Re: Encodings. Bradd W. Szonye 13 Feb 2004 18:03 UTC

On Fri, Feb 13, 2004 at 07:51:49AM +0100, Ken Dickey wrote:
>>> What about creating a tool which reads bizarre Unicode and writes it
>>> out in a canonical format?  Then requiring portable Scheme programs to
>>> pass through it?

> Bradd W. Szonye wrote:
>> That wouldn't help unless they agree to write the *same* canonical
>> format. Besides, this is just separating part of the reader's job into
>> an external program, and in an error-prone way.

> I think there is again confusion between processing Unicode data and
> reading Scheme programs.
>
> Let's say that there is a Scheme SRFI (or even, *GASP*, a standard)
> which picks a single cannonical Unicode form (say the most compact
> one) and requires, where Unicode is used, that Scheme programs be
> prepared in that format ....

Such a program would not conform to the Unicode standard:

    C9. A process shall not assume that the interpretations of two
        canonical-equivalent character sequences are distinct.

This section goes on to concede that

    Ideally, an implementation would always interpret two
    canonical-equivalent character sequences identically. There are
    practical circumstances under which implementations may reasonably
    distinguish them.

For example, a program may implement an earlier version of the standard,
and therefore not recognize that newer sequences are supposed to be
canonically equivalent. However, a program that implemented Unicode in
the way you suggest would be perversely ignorant, much like Bear's
example of a Scheme reader that only case-folded the letters from A..Z.

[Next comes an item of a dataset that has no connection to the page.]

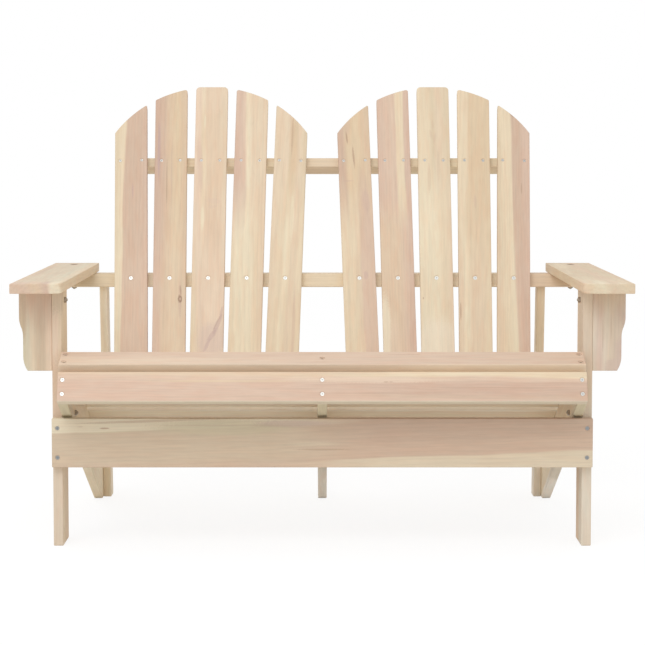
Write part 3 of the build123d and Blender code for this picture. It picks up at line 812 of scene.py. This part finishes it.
frame_cuts = {
    "left_front_leg": (upright, leg_width, dict(
        seed=22, skew=2.2,
        low=[(0, "putty"), (0.2, "putty"), (0.26, "straw"), (1, "sand")],
        high=[(0, "peach"), (0.2, "sand"), (0.26, "straw"), (1, "straw")],
        # painted shadow of the arm: the biscuit mark darkens the top of the leg's front
        marks=[(-50, 50, 5, 52, 0, "taupe", 0.7), (-42, 266, 16, 44, 0, "biscuit", 0.95)],
    )),
    "right_front_leg": (upright, leg_width, dict(
        seed=23, skew=2.2,
        low=[(0, "chalk"), (0.12, "chalk"), (0.5, "tan"), (1, "straw")],
        high=[(0, "putty"), (0.4, "putty"), (1, "sand")],
        # painted shadow of the arm: the biscuit mark darkens the top of the leg's front
        marks=[(-42, 266, 16, 40, 0, "biscuit", 0.5)],
    )),
    "left_stringer": (along_the_seat, stringer_width, dict(
        seed=24, low=[(0, "bone"), (0.1, "cream"), (0.5, "ivory"), (1, "cream")],
        high=[(0, "cream"), (0.5, "ivory"), (1, "cream")], marks=nose_painted_shade,
    )),
    "middle_stringer": (along_the_seat, stringer_width, dict(
        seed=25, low=[(0, "bone"), (0.5, "bone"), (1, "sand")],
        high=[(0, "milk"), (1, "milk")], marks=nose_painted_shade,
    )),
    "right_stringer": (along_the_seat, stringer_width, dict(
        seed=26, low=[(0, "bone"), (0.1, "cream"), (0.5, "cream"), (1, "straw")],
        high=[(0, "milk"), (0.1, "ivory"), (0.5, "ivory"), (1, "pale")],
        marks=nose_painted_shade + [(-57, 110, 8, 50, 0, "chalk", 0.9)],
    )),
    "left_rear_leg": (leaning_leg, rear_leg_width, dict(
        seed=27, skew=1.2, low=[(0, "ivory"), (0.3, "pale"), (0.6, "ivory"), (1, "pale")],
    )),
    "right_rear_leg": (leaning_leg, rear_leg_width, dict(
        seed=28, skew=1.2, low=[(0, "milk"), (0.3, "pale"), (0.6, "milk"), (1, "pale")],
        high=[(0, "straw"), (1, "straw")],
    )),
    "left_arm": (arm_turn, arm_width, dict(
        seed=29, pith=(20, -70), rings=8, change=(-0.5, -0.34),
        low=[
            (0, "blush"), (0.3, "blush"), (0.5, "tan"), (0.72, "rose"), (0.82, "ivory"),
            (0.96, "ivory"), (1, "straw"),
        ],
        high=[(0, "tan"), (0.3, "linen"), (0.6, "linen"), (0.8, "bone"), (1, "straw")],
        marks=[(0, 329, 7, 15, 0, "bark", 0.8), (-36, 60, 4, 180, 0, "fawn", 0.5)],
    )),
    "right_arm": (arm_turn, arm_width, dict(
        seed=30, pith=(-20, -70), rings=8, change=(-0.48, -0.2),
        low=[
            (0, "tan"), (0.12, "straw"), (0.4, "cream"), (0.6, "sand"), (0.8, "straw"),
            (1, "sand"),
        ],
        high=[(0, "flax"), (0.35, "flax"), (0.6, "tan"), (0.8, "flax"), (1, "tan")],
        marks=[(0, 329, 7, 15, 0, "bark", 0.8), (-31, 270, 14, 90, 0, "straw", 0.9)],
    )),
    "left_arm_bracket": (bracket_turn, bracket_width, dict(
        seed=31, change=(-0.1, 0.45),
        low=[
            (0, "olive"), (0.14, "olive"), (0.33, "ash"), (0.48, "linen"), (0.66, "biscuit"),
            (0.78, "biscuit"), (1, "peach"),
        ],
        # painted shadow of the arm: the tones at the top of the bracket are darker
        high=[(0, "taupe"), (0.15, "biscuit"), (0.45, "fawn"), (0.7, "taupe"), (1, "taupe")],
        # painted shade: the umber mark darkens the bracket towards its left edge
        marks=[(-27, 25, 8, 40, 0, "umber", 0.3)],
    )),
    "right_arm_bracket": (bracket_turn, bracket_width, dict(
        seed=32, change=(0.0, 0.5),
        low=[
            (0, "chalk"), (0.25, "mauve"), (0.45, "chalk"), (0.62, "putty"), (0.9, "heather"),
            (1, "heather"),
        ],
        # painted shadow of the arm: the tones at the top of the bracket are darker
        high=[(0, "taupe"), (0.3, "biscuit"), (0.6, "biscuit"), (1, "biscuit")],
        marks=[
            (6, 4, 22, 22, 0, "putty", 0.7), (10, -74, 16, 14, 0, "heather", 0.7),
            (-13, -10, 1.2, 26, 0, "umber", 0.3), (4, 5, 1.0, 20, 0, "umber", 0.3),
        ],
    )),
    "left_arm_cleat": (cleat_turn, cleat_width, dict(seed=33, low=[(0, "tan"), (1, "sand")])),
    "right_arm_cleat": (cleat_turn, cleat_width, dict(seed=34, low=[(0, "sand"), (1, "peach")])),
}
for name, (turned, width, cut) in frame_cuts.items():
    fir_board(name, turned, width, cut)
print("finished", len(frame_cuts), "boards of the frame and arms")

# %% [markdown]
# ## Screws, bolts and nuts
# The fasteners are zinc-plated steel. Zinc is a bright, slightly warm grey metal, and barrel
# plating leaves it satin, with a faint mottle from the tumbling. Noise a millimetre or two wide
# draws that on every head at once, with nothing to unwrap. Most heads shine nearly white where
# they face the light. Those at the slats' tops are greyer, and the bolts are a warmer, duller
# grey. The screws of the lower front board are a darker grey, which is painted shade. The nuts
# and the screws of the seat are a dull warm grey, which is painted shade with a painted
# reflection of the wood around them.

# %% Plated steel
mottle_size = 1.5
mottle_detail = 2.0
mottle_roughness = 0.08
mottle_shade = 0.85


def plated_steel(name, colour, roughness, members):
    """Zinc-plated steel for a list of fastener nodes."""
    material, tree = empty_material(name)
    coords = add(tree, "TexCoord").outputs
    mottle = add(
        tree, "TexNoise",
        {
            "Vector": coords["Object"], "Scale": 1 / (mottle_size * MM),
            "Detail": mottle_detail,
        },
    ).outputs["Fac"]
    rough = add(
        tree, "MapRange",
        {0: mottle, 3: roughness - mottle_roughness, 4: roughness + mottle_roughness},
    ).outputs[0]
    bright = linear(colour)
    dull = (*(c * mottle_shade for c in bright[:3]), 1.0)
    tint = add(tree, "Mix", {0: mottle, 6: bright, 7: dull}, data_type="RGBA").outputs[2]
    surface = add(
        tree, "BsdfPrincipled", {"Base Color": tint, "Metallic": 1.0, "Roughness": rough}
    )
    add(tree, "OutputMaterial", {"Surface": surface.outputs[0]})
    for member in members:
        dress(member, material)


screw_nodes = [n for n in nodes if n.endswith("_screws")]
bolt_nodes = [n for n in nodes if n.endswith("_bolts")]
zinc_finishes = {  # colour, roughness and the nodes that have it
    # painted shade: the lower front board's screws are a darker grey than bright zinc
    "zinc_with_painted_shade": ("#A3A5A6", 0.4, ["lower_board_screws"]),
    "grey_zinc": ("#C6C4BF", 0.42, ["upper_slat_screws"]),
    "satin_zinc_bolts": ("#B9AD9D", 0.48, bolt_nodes),
    # painted shade and a painted reflection of the wood: the nuts and seat screws are a dull warm
    # grey
    "warm_zinc_with_painted_shade": ("#B3A797", 0.5, ["hex_nuts", "seat_slat_screws"]),
}
greyer_nodes = [n for _, _, members in zinc_finishes.values() for n in members]
bright_nodes = [n for n in screw_nodes if n not in greyer_nodes]
zinc_finishes["bright_zinc"] = ("#D2D2CE", 0.42, bright_nodes)
for name, (colour, roughness, members) in zinc_finishes.items():
    plated_steel(name, colour, roughness, members)
print("plated", len(bright_nodes) + len(greyer_nodes), "groups of fasteners")

# %% [markdown]
# ## Floor
# The bench stands on white paper. What the camera sees of it is white on its own account, so no
# extra light has to bleach it and the wood keeps its colour. The Light Path node tells such rays
# from those that only bounce. For these the floor is plain pale paper, which throws light up
# under the seat. A shadow catcher would also do it, but the picture would then need a backdrop
# behind it. Here a small share of the white is left to the lamps, and holds the soft shadow.

# %% Floor
floor_half = 8.0
floor_bounce = "#F6F4F0"
floor_lift = 0.06
shadow_share = 0.18
light_on_the_floor = 0.8

floor_mesh = bpy.data.meshes.new("paper_floor")
sheet = bmesh.new()
bmesh.ops.create_grid(sheet, x_segments=1, y_segments=1, size=floor_half)
sheet.to_mesh(floor_mesh)
sheet.free()
floor = bpy.data.objects.new("paper_floor", floor_mesh)
bpy.context.scene.collection.objects.link(floor)


def seen_directly(tree):
    """1 for rays of the camera, of reflections and through glass, and 0 for light that bounces."""
    rays = add(tree, "LightPath").outputs
    shiny = add(
        tree, "Math", {0: rays["Is Glossy Ray"], 1: rays["Is Transmission Ray"]},
        operation="MAXIMUM",
    ).outputs[0]
    return add(
        tree, "Math", {0: rays["Is Camera Ray"], 1: shiny}, operation="MAXIMUM"
    ).outputs[0]


paper, tree = empty_material("matt_white_paper")
matt = add(tree, "BsdfDiffuse", {"Color": linear(floor_bounce)})
lift = add(tree, "Emission", {"Strength": floor_lift})
bounce = add(tree, "AddShader", {0: matt.outputs[0], 1: lift.outputs[0]})
catcher = add(tree, "BsdfDiffuse", {"Color": (shadow_share, shadow_share, shadow_share, 1.0)})
glow = add(tree, "Emission", {"Strength": 1.0 - shadow_share * light_on_the_floor})
seen = add(tree, "AddShader", {0: catcher.outputs[0], 1: glow.outputs[0]})
choice = add(
    tree, "MixShader", {0: seen_directly(tree), 1: bounce.outputs[0], 2: seen.outputs[0]}
)
add(tree, "OutputMaterial", {"Surface": choice.outputs[0]})
floor_mesh.materials.append(paper)
print("paper floor", floor_half * 2, "m wide")

# %% [markdown]
# ## Backdrop and light
# Such a picture is taken in a white studio, where light comes from all around and one wide lamp
# gives it a direction. The world is that surround: an even sky for the light that falls on the
# bench, and pure white for what the camera sees behind it. The lamp stands high in front, a
# little to the left, and is more than two metres wide, because a small one would draw hard
# shadows of every slat. A sky texture would tint the wood, so plain white stays.

# %% Studio light
sky_strength = 0.77
lamp_power = 60.0
lamp_size = 2.6
lamp_place = Vector((-1.15, -3.2, 3.5))
lamp_aim = Vector((0, 0, 0.45))
white = (1, 1, 1, 1)

world = bpy.data.worlds.new("white_studio")
bpy.context.scene.world = world
world.use_nodes = True
tree = world.node_tree
tree.nodes.clear()
sky = add(tree, "Background", {"Color": white, "Strength": sky_strength})
backdrop = add(tree, "Background", {"Color": white, "Strength": 1.0})
choice = add(
    tree, "MixShader", {0: seen_directly(tree), 1: sky.outputs[0], 2: backdrop.outputs[0]}
)
add(tree, "OutputWorld", {"Surface": choice.outputs[0]})

lamp_data = bpy.data.lights.new("wide_softbox", "AREA")
lamp_data.energy = lamp_power
lamp_data.size = lamp_size
lamp = bpy.data.objects.new("wide_softbox", lamp_data)
lamp.location = lamp_place
lamp.rotation_euler = (lamp_aim - lamp_place).to_track_quat("-Z", "Y").to_euler()
bpy.context.scene.collection.objects.link(lamp)
print("softbox", round((lamp_aim - lamp_place).length, 2), "m from the bench")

In other words, recognizing canonically-equivalent characters *is* the
responsibility of the reader, if it claims to implement the Unicode
character set. If you view the combined converter and reader as a single
"program," then you might technically conform to the standard, but it
would be a perverse conformance, and therefore undesirable.
--
Bradd W. Szonye
http://www.szonye.com/bradd